In U.S. v. Husted, the 10th Circuit has gone against the majority of courts reviewing SORNA prosecutions by finding that retroactive application of the statute to interstate travel before the passage of the Act was in conflict with the plain language of the statute. From the opinion:
As noted, § 2250(a)(2)(B) applies to whomever “travels in interstate . . . commerce” (emphasis added). Congress’s use of the present tense form of the verb “to travel” indicates that SORNA’s coverage is limited to those individuals who travel in interstate commerce after the Act’s effective date.4 See 1 U.S.C. § 1 (directing courts that, unless context indicates otherwise, “words used in the present tense include the future as well as the present”); United States v. Wilson, 503 U.S. 329, 333 (1992) (“Congress’ use of a verb tense is significant in construing statutes.”). The Act uses the present tense (“travels”), which according to ordinary English grammar, does not refer to travel that has already occurred. Had Congress used the past tense (“traveled”) or the present perfect tense (“has traveled”), then this might be a different case.
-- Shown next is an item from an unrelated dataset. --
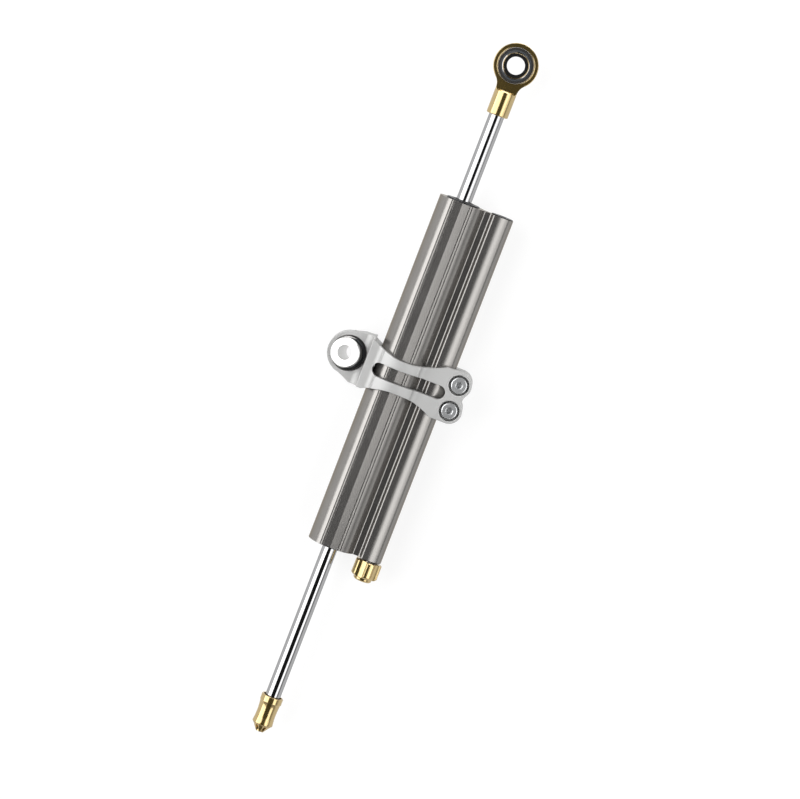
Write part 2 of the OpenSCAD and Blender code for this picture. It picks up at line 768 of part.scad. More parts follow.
// Section of the arms across the body: the first axis is Y and the second is Z
module arm_section() {
    blend_z = arm_h + crown_blend;
    blend_y = sqrt(pow(crown_d / 2 + crown_blend, 2) - blend_z * blend_z);
    circle(d = crown_d);
    translate([-screw_y - lobe_r, -arm_h]) square([screw_y + lobe_r + heel_y, 2 * arm_h]);
    for (z_side = [1, -1], y_side = [1, -1]) scale([y_side, z_side]) difference() {
        polygon([[0, arm_h - over], [0, arm_h], [blend_y, blend_z], [blend_y, arm_h - over]]);
        translate([blend_y, blend_z]) circle(r = crown_blend);
    }
}

// Section of the room that the clamp leaves for the body
module clamp_room() {
    circle(r = tube_r + clamp_gap);
    translate([-tube_spacing, 0]) circle(r = bypass_r + clamp_gap);
    for (side = [1, -1]) scale([1, side]) bypass_crown(shoulder_y - clamp_gap, clamp_gap);
    translate([-tube_spacing, -web_h - web_room]) square([tube_spacing, 2 * (web_h + web_room)]);
    translate([-screw_y - lobe_r - over, -split_gap / 2]) square([screw_y + lobe_r, split_gap]);
}

module clamp() {
    head_seat = arm_h - screw_head_h - screw_sink;
    color(silver) translate([clamp_x, 0, 0]) difference() {
        union() {
            intersection() {
                translate([0, 0, -crown_d / 2]) linear_extrude(crown_d) arm_plan();
                along_x(-heel_w) linear_extrude(2 * heel_w) arm_section();
            }
            translate([0, 0, -pivot_eye_t / 2]) linear_extrude(pivot_eye_t) pivot_plan();
            for (side = [0, 1]) mirror([0, 0, side]) heel_blend();
        }
        along_x(-heel_w) linear_extrude(2 * heel_w) clamp_room();
        translate([pivot_offset, pivot_y, -pivot_eye_t]) cylinder(d = race_d + 2 * seat_gap, h = 2 * pivot_eye_t);
        translate([pivot_offset, pivot_y, -crown_d]) cylinder(d = relief_d, h = crown_d - pivot_eye_t / 2);
        for (side = [1, -1]) translate([side * screw_spacing / 2, -screw_y, 0]) {
            cylinder(d = screw_d + 2 * bolt_gap, h = crown_d);
            translate([0, 0, head_seat]) cylinder(d = screw_head_d + 2 * head_room, h = crown_d);
            translate([0, 0, -crown_d]) cylinder(d = screw_d + 2 * seat_gap, h = crown_d);
        }
    }
}

// Fillet from the face of the pivot eye up the outer wall of the heel
module heel_blend() {
    corner = heel_fillet + over;
    translate([heel_offset - heel_w / 2, heel_y - over, pivot_eye_t / 2 - over]) rotate([90, 0, 90])
        linear_extrude(heel_w) difference() {
            square([corner, corner]);
            translate([corner, corner]) circle(r = heel_fillet);
        }
}

module clamp_screws() {
    head_seat = arm_h - screw_head_h - screw_sink;
    color(chrome) for (side = [1, -1])
        translate([clamp_x + side * screw_spacing / 2, -screw_y, head_seat]) difference() {
            union() {
                chamfered(screw_head_d, screw_head_h, 0, edge_chamfer);
                translate([0, 0, -screw_len]) chamfered(screw_d, screw_len + over, edge_chamfer, 0);
            }
            translate([0, 0, screw_head_h - socket_depth]) cylinder(d = socket_d, h = socket_depth + over, $fn = 6);
        }
}

module at_pivot() {
    translate([clamp_x + pivot_offset, pivot_y, 0]) children();
}

module clamp_race() {
    color(dark_steel) at_pivot() bearing_race();
}

module clamp_liner() {
    color(liner_blue) at_pivot() bearing_liner();
}

module clamp_ball() {
    color(dark_steel) at_pivot() rotate([-sleeve_tilt, 0, 0]) bearing_ball();
}

// Two alike sleeves, one from each side of the ball, bored for the bolt
module pivot_sleeves() {
    spigot_r = ball_bore / 2 - run_gap;
    shoulder = ball_w / 2 + face_gap;
    color(silver) at_pivot() rotate([-sleeve_tilt, 0, 0]) for (side = [0, 180]) rotate([side, 0, 0])
        rotate_extrude() polygon([
            [sleeve_bore / 2, face_gap], [spigot_r, face_gap], [spigot_r, shoulder],
            [sleeve_shoulder_d / 2, shoulder], [sleeve_d / 2, shoulder + sleeve_cone],
            [sleeve_d / 2, sleeve_len / 2 - edge_chamfer], [sleeve_d / 2 - edge_chamfer, sleeve_len / 2],
            [sleeve_bore / 2, sleeve_len / 2]
        ]);
}

// Body of the plug and of the gland, with the body's end at z = 0 and its length going down
module bypass_insert(len) {
    d = bypass_bore_d - 2 * seat_gap;
    difference() {
        union() {
            translate([0, 0, face_gap]) chamfered(plug_head_d, plug_head_h, 0, plug_head_h / 2);
            translate([0, 0, -len]) chamfered(d, len + face_gap + plug_head_h / 2, edge_chamfer, 0);
        }
        translate([0, 0, -insert_oring_depth]) oring_groove(d, plug_oring_t, plug_oring_t + oring_play);
    }
}

module insert_oring() {
    translate([0, 0, -insert_oring_depth]) oring(bypass_bore_d - 2 * seat_gap, plug_oring_t);
}

module bypass_plug() {
    color(black) along_x(body_top, -tube_spacing) difference() {
        bypass_insert(plug_len);
        translate([0, 0, -plug_socket_depth])
            cylinder(d = plug_socket_d, h = plug_socket_depth + over, $fn = 6);
    }
}

module bypass_plug_o_ring() {
    color(black) along_x(body_top, -tube_spacing) insert_oring();
}

module adjuster_gland() {
    color(black) against_x(body_bottom, -tube_spacing) difference() {
        bypass_insert(gland_len);
        translate([0, 0, -gland_len - over]) cylinder(d = stem_d + 2 * run_gap, h = gland_len + 2 * over);
        translate([0, 0, -collar_end - collar_travel]) cylinder(d = collar_d + 2 * run_gap, h = gland_len);
        translate([0, 0, -stem_oring_depth - stem_groove_w / 2])
            cylinder(d = stem_d + 2 * stem_oring_t, h = stem_groove_w);
    }
}

module adjuster_gland_o_ring() {
    color(black) against_x(body_bottom, -tube_spacing) insert_oring();
}

module needle_o_ring() {
    color(black) against_x(body_bottom, -tube_spacing) translate([0, 0, -stem_oring_depth])
        oring(stem_d + 2 * stem_oring_t, stem_oring_t);
}

module valve_seat() {
    color(bronze) along_x(seat_x, -tube_spacing) difference() {
        chamfered(bypass_bore_d - 2 * seat_gap, seat_len, fine_chamfer, fine_chamfer);
        translate([0, 0, -over]) cylinder(d = orifice_d, h = seat_len + 2 * over);
    }
}

module adjuster_needle() {
    color(chrome) along_x(body_bottom, -tube_spacing) {
        translate([0, 0, -needle_end]) chamfered(spindle_d, needle_end + collar_start, fine_chamfer, 0);
        translate([0, 0, collar_start]) chamfered(collar_d, collar_len, fine_chamfer, fine_chamfer);
        translate([0, 0, collar_end]) cylinder(d = stem_d, h = cone_start - collar_end);
        translate([0, 0, cone_start]) cylinder(r1 = stem_d / 2, r2 = cone_end_r, h = cone_len);
    }
}

// Fluted knob, drawn from its face beside the body down to its end
module adjuster_knob() {
    full_len = knob_len + knob_end_len;
    flute_x = knob_d / 2 - flute_depth + flute_r;
    color(gold) against_x(body_bottom - knob_gap, -tube_spacing) difference() {
        union() {
            difference() {
                chamfered(knob_d, knob_len, edge_chamfer, 2 * edge_chamfer);
                for (i = [0 : flute_count - 1]) rotate(knob_turn + i * 360 / flute_count)
                    translate([flute_x, 0, -over]) cylinder(r = flute_r, h = knob_len + 2 * over);
            }
            translate([0, 0, knob_len / 2]) chamfered(knob_end_d, full_len - knob_len / 2, 0, 3 * edge_chamfer / 2);
        }
        translate([0, 0, -over]) cylinder(d = spindle_d + 2 * run_gap, h = knob_bore_depth + over);
        translate([0, 0, knob_len / 2]) rotate([0, 90, grub_turn])
            cylinder(d = grub_d + 2 * seat_gap, h = knob_d);
    }
}

module knob_grub_screw() {
    grub_start = spindle_d / 2 + 2 * run_gap;
    grub_end = knob_d / 2 - flute_depth - fine_chamfer;
    color(dark_steel) against_x(body_bottom - knob_gap, -tube_spacing)
        translate([0, 0, knob_len / 2]) rotate([0, 90, grub_turn])
            translate([0, 0, grub_start]) difference() {
                chamfered(grub_d, grub_end - grub_start, fine_chamfer, fine_chamfer / 2);
                translate([0, 0, grub_end - grub_start - grub_socket_depth])
                    cylinder(d = grub_d / 2, h = grub_socket_depth + over, $fn = 6);
            }
}

barrel();
upper_seal_head();
lower_seal_head();
rod_wipers();
rod_seals();
rod_bushes();
seal_head_o_rings();
bypass_plug();
bypass_plug_o_ring();
adjuster_gland();
adjuster_gland_o_ring();
needle_o_ring();
valve_seat();
piston();
piston_ring();
piston_rod();
piston_clips();
rod_end();
rod_end_race();
rod_end_liner();
rod_end_ball();
rod_tip();
clamp();
clamp_screws();
clamp_race();
clamp_liner();
clamp_ball();
pivot_sleeves();
adjuster_needle();
adjuster_knob();
knob_grub_screw();
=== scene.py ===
import math

import bpy
from mathutils import Matrix, Vector


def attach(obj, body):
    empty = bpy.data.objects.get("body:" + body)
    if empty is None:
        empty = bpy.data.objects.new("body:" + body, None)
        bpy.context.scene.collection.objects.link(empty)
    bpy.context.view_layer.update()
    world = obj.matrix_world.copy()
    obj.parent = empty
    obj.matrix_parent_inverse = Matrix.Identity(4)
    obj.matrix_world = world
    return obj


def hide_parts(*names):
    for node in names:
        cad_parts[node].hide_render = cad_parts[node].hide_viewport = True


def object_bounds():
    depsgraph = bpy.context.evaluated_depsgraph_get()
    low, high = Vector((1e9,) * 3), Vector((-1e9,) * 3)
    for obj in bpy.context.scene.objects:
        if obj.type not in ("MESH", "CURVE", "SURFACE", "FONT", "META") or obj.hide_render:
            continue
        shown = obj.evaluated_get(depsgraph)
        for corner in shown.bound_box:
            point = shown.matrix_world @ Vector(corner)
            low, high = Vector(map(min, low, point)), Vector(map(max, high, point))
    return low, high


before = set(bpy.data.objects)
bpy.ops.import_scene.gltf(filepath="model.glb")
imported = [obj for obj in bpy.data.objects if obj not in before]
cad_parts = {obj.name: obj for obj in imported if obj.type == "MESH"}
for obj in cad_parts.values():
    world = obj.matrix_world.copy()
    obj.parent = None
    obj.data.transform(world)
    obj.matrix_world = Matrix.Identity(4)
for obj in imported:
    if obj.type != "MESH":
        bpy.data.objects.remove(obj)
cad_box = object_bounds()
mm = 0.001

# ---------------------------------------------------------------------------------------------
# Body. A main tube and a bypass tube in one aluminium extrusion, sawn to length, faced at both
# ends and hard anodised in a warm titanium grey. The die leaves fine lines along it.
# ---------------------------------------------------------------------------------------------
body_rim = 0.06 * mm
body_grey = (0.238, 0.23, 0.221, 1)
body_rubbed = (0.6, 0.58, 0.56, 1)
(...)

Here, however, we find no ambiguity in Congress’s use of the word “travels.”
Despite SORNA’s plain meaning, the government argues that we should nonetheless interpret the statute to reach defendants who traveled interstate before the Act’s effective date because to do otherwise would reach an absurd result.... [W]e decline to apply the absurdity doctrine to contravene SORNA’s plain meaning.